Reputation: 175
It happens that I am manipulating some data using Azure Databricks. Such data is in an Azure Data Lake Storage Gen1. I mounted the data into DBFS, but now, after transforming the data I would like to write it back into my data lake.
To mount the data I used the following:
configs = {"dfs.adls.oauth2.access.token.provider.type": "ClientCredential",
"dfs.adls.oauth2.client.id": "<your-service-client-id>",
"dfs.adls.oauth2.credential": "<your-service-credentials>",
"dfs.adls.oauth2.refresh.url": "https://login.microsoftonline.com/<your-directory-id>/oauth2/token"}
dbutils.fs.mount(source = "adl://<your-data-lake-store-account-name>.azuredatalakestore.net/<your-directory-name>", mount_point = "/mnt/<mount-name>",extra_configs = configs)
I want to write back a .csv file. For this task I am using the following line
dfGPS.write.mode("overwrite").format("com.databricks.spark.csv").option("header", "true").csv("adl://<your-data-lake-store-account-name>.azuredatalakestore.net/<your-directory-name>")

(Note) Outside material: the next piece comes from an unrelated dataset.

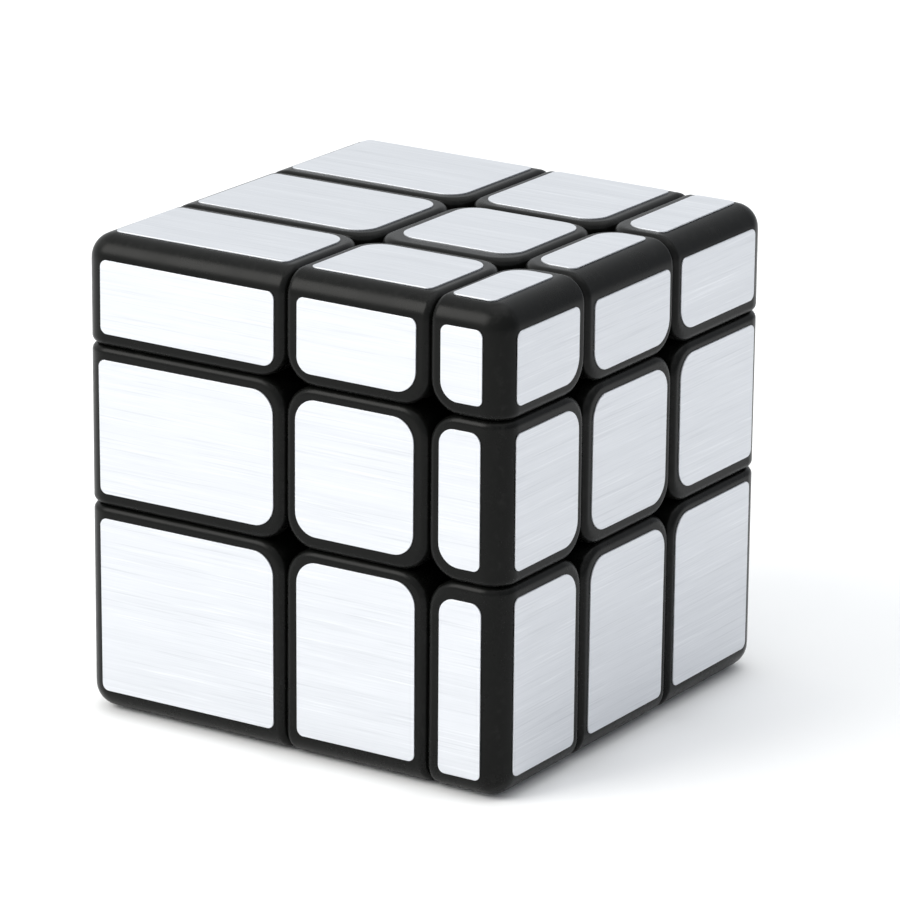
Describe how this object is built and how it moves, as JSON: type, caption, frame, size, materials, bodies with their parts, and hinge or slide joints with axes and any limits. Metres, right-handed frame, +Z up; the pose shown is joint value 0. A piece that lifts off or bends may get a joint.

However, I get the following error:
IllegalArgumentException: u'No value for dfs.adls.oauth2.access.token.provider found in conf file.'
Any piece of code that can help me? Or link that walks me through.
Thanks.
Upvotes: 2
Views: 10931
Reputation: 3202
If you mount Azure Data Lake Store, you should use the mountpoint to store your data, instead of "adl://...". For details how to mount Azure Data Lake Store (ADLS ) Gen1 see the Azure Databricks documentation. You can verify if the mountpoint works with:
dbutils.fs.ls("/mnt/<newmountpoint>")
So try after mounting ADLS Gen 1:
dfGPS.write.mode("overwrite").format("com.databricks.spark.csv").option("header", "true").csv("mnt/<mount-name>/<your-directory-name>")
This should work if you added the mountpoint properly and you have also the access rights with the Service Principal on the ADLS.
Spark writes always multiple files in a directory, because each partition is saved individually. See also the following stackoverflow question.
Upvotes: 3